- **Problem details**
Would you return all of this data exactly, leaving nothing out?

- - - -

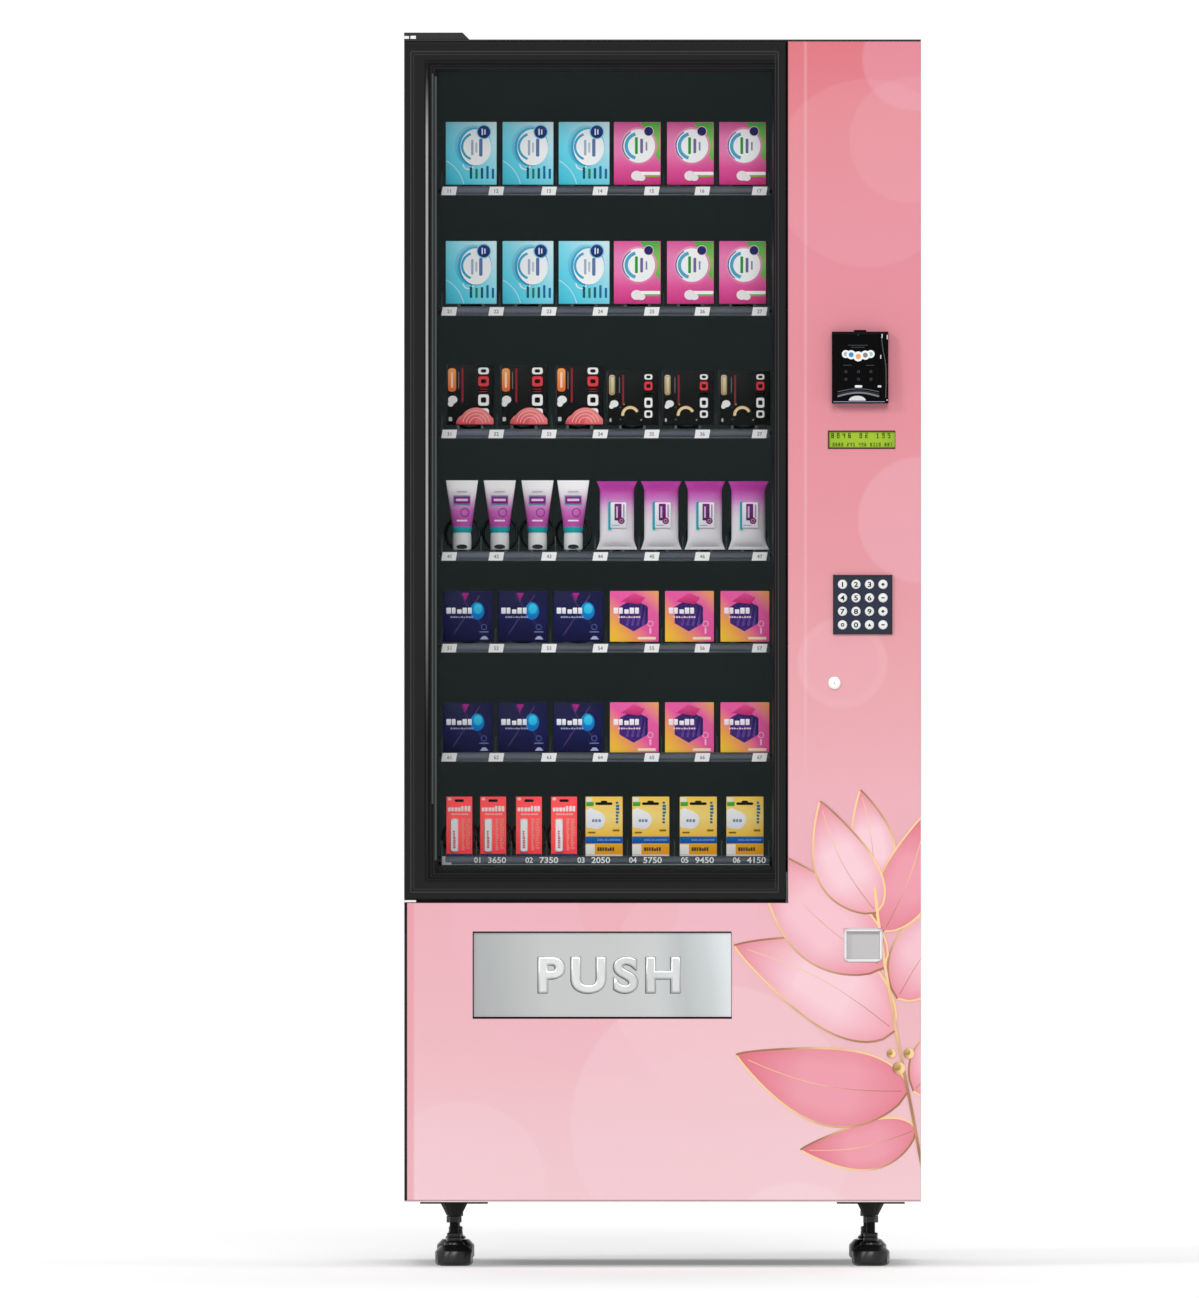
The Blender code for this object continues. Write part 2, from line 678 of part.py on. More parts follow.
def pouch_pack(name, x, z, size):
    """A soft pouch with a full belly and a flat crimp at each end."""
    width, height, thickness = size
    y = TRAY_FRONT + PACK_SETBACK + thickness / 2
    waist = width / 2 * PACK_WAIST_SHARE
    crimp = POUCH_CRIMP_THICKNESS / 2
    levels = (
        (width / 2, crimp, 0.0),
        (width / 2, crimp, POUCH_CRIMP),
        (waist, thickness / 2 * POUCH_BELLY_SHARE, height / 4),
        (waist, thickness / 2, height / 2),
        (waist, thickness / 2 * POUCH_BELLY_SHARE, height * 3 / 4),
        (width / 2, crimp, height - POUCH_CRIMP),
        (width / 2, crimp, height),
    )
    rings = []
    for half_width, half_depth, rise in levels:
        ring = []
        for u, v in circle(1.0, PACK_SIDES):
            flat = math.copysign(min(abs(u) ** 0.5, 1.0), u)
            ring.append((x + half_width * flat, y + half_depth * v, z + rise))
        rings.append(ring)
    return loft(name, rings)


def card_pack(name, x, z, size, blister_shares):
    """A hanging card that stands on its lower edge, with a clear blister in front of it."""
    width, height, thickness = size
    back = TRAY_FRONT + PACK_SETBACK + thickness
    card = block(name, span(x, width), (back - CARD_BOARD, back), (z, z + height))
    across, up = blister_shares
    bubble = block(
        f"{name}_blister",
        span(x, width * across),
        (back - thickness, back - CARD_BOARD + CARD_GRIP),
        (z + BLISTER_RISE, z + BLISTER_RISE + height * up),
    )
    return weld(card, bubble)


def build_packs(number, level, shares, kinds, material):
    """The front packs of one tray. One thin mat under them joins them, as a tray's packs share one node."""
    name = f"front_packs_{number}"
    y = (TRAY_FRONT + TRAY_SHEET + GAP, TRAY_FRONT + PACK_MAT_DEPTH)
    centres = lane_centres(shares)
    ends = (centres[0], centres[-1])
    mat = block(name, ends, y, (level + GAP, level + GAP + PACK_MAT), material)
    z = level + GAP + PACK_MAT - WELD
    made = []
    for i, (x, kind) in enumerate(zip(centres, kinds)):
        size = (PACK_WIDTH_SHARES[kind] * TRAY_WIDTH, *PACK_SIZES[kind])
        piece = f"{name}_{i}"
        if kind == "tube":
            made.append(tube_pack(piece, x, z, size))
        elif kind == "pouch":
            made.append(pouch_pack(piece, x, z, size))
        elif kind == "stick_card":
            made.append(card_pack(piece, x, z, size, STICK_BLISTER_SHARES))
        elif kind == "balm_card":
            made.append(card_pack(piece, x, z, size, BALM_BLISTER_SHARES))
        else:
            made.append(carton(piece, x, z, size))
    return weld(mat, *made)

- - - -

- **Answer below**
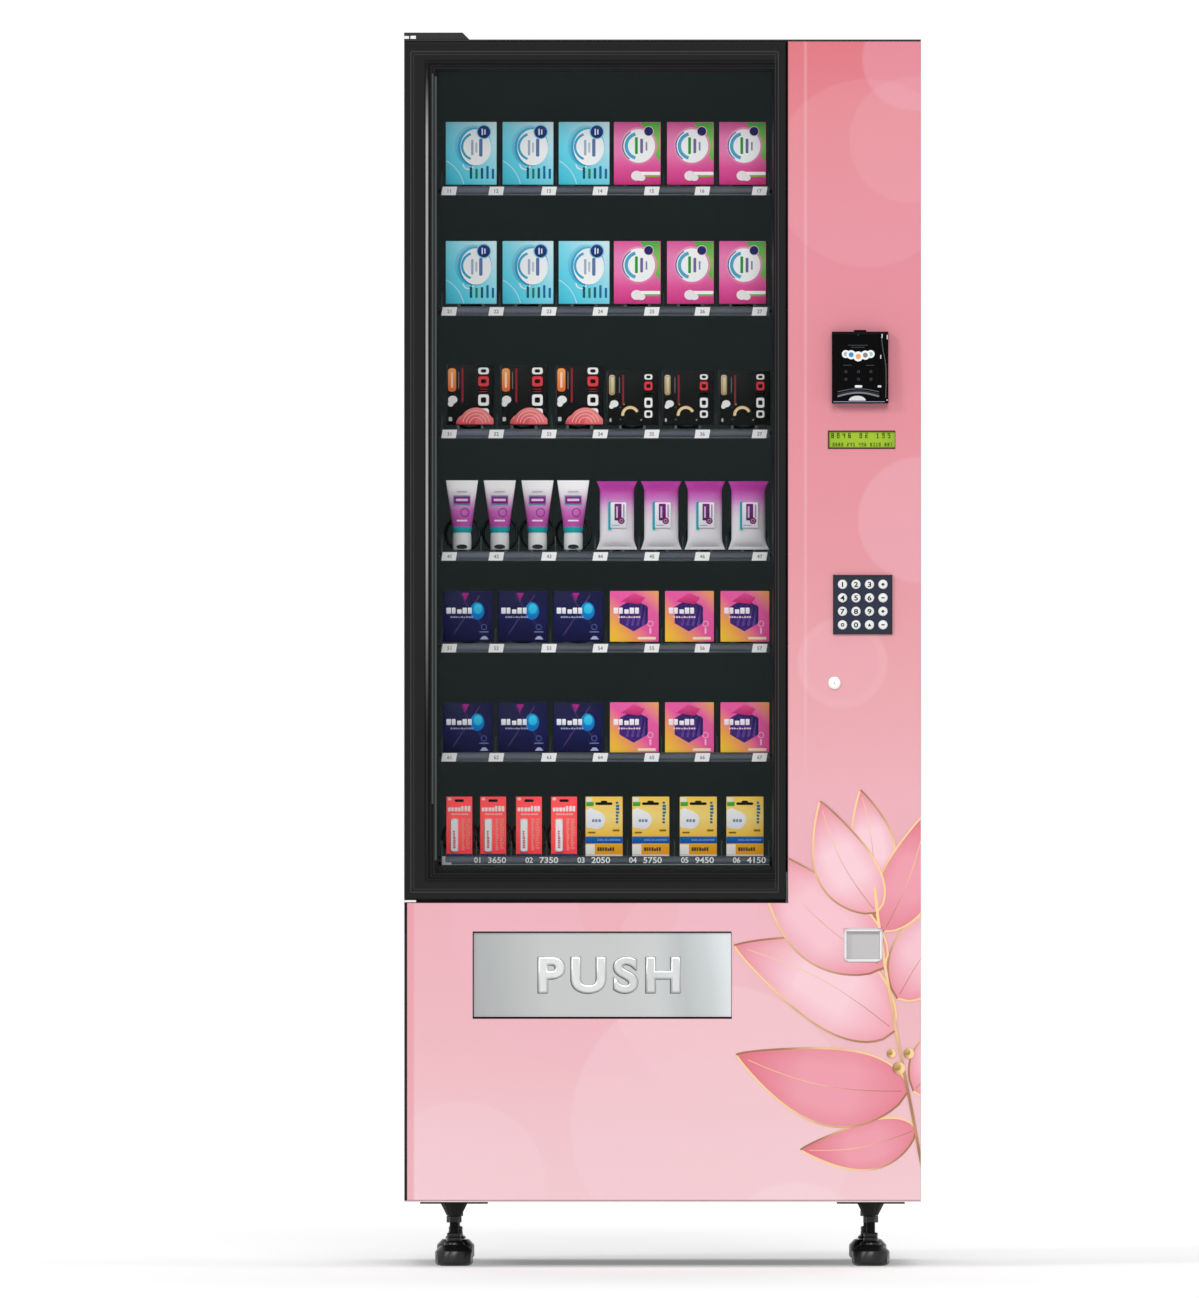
The Blender code for this object continues. Write part 2, from line 678 of part.py on. More parts follow.
def pouch_pack(name, x, z, size):
    """A soft pouch with a full belly and a flat crimp at each end."""
    width, height, thickness = size
    y = TRAY_FRONT + PACK_SETBACK + thickness / 2
    waist = width / 2 * PACK_WAIST_SHARE
    crimp = POUCH_CRIMP_THICKNESS / 2
    levels = (
        (width / 2, crimp, 0.0),
        (width / 2, crimp, POUCH_CRIMP),
        (waist, thickness / 2 * POUCH_BELLY_SHARE, height / 4),
        (waist, thickness / 2, height / 2),
        (waist, thickness / 2 * POUCH_BELLY_SHARE, height * 3 / 4),
        (width / 2, crimp, height - POUCH_CRIMP),
        (width / 2, crimp, height),
    )
    rings = []
    for half_width, half_depth, rise in levels:
        ring = []
        for u, v in circle(1.0, PACK_SIDES):
            flat = math.copysign(min(abs(u) ** 0.5, 1.0), u)
            ring.append((x + half_width * flat, y + half_depth * v, z + rise))
        rings.append(ring)
    return loft(name, rings)


def card_pack(name, x, z, size, blister_shares):
    """A hanging card that stands on its lower edge, with a clear blister in front of it."""
    width, height, thickness = size
    back = TRAY_FRONT + PACK_SETBACK + thickness
    card = block(name, span(x, width), (back - CARD_BOARD, back), (z, z + height))
    across, up = blister_shares
    bubble = block(
        f"{name}_blister",
        span(x, width * across),
        (back - thickness, back - CARD_BOARD + CARD_GRIP),
        (z + BLISTER_RISE, z + BLISTER_RISE + height * up),
    )
    return weld(card, bubble)


def build_packs(number, level, shares, kinds, material):
    """The front packs of one tray. One thin mat under them joins them, as a tray's packs share one node."""
    name = f"front_packs_{number}"
    y = (TRAY_FRONT + TRAY_SHEET + GAP, TRAY_FRONT + PACK_MAT_DEPTH)
    centres = lane_centres(shares)
    ends = (centres[0], centres[-1])
    mat = block(name, ends, y, (level + GAP, level + GAP + PACK_MAT), material)
    z = level + GAP + PACK_MAT - WELD
    made = []
    for i, (x, kind) in enumerate(zip(centres, kinds)):
        size = (PACK_WIDTH_SHARES[kind] * TRAY_WIDTH, *PACK_SIZES[kind])
        piece = f"{name}_{i}"
        if kind == "tube":
            made.append(tube_pack(piece, x, z, size))
        elif kind == "pouch":
            made.append(pouch_pack(piece, x, z, size))
        elif kind == "stick_card":
            made.append(card_pack(piece, x, z, size, STICK_BLISTER_SHARES))
        elif kind == "balm_card":
            made.append(card_pack(piece, x, z, size, BALM_BLISTER_SHARES))
        else:
            made.append(carton(piece, x, z, size))
    return weld(mat, *made)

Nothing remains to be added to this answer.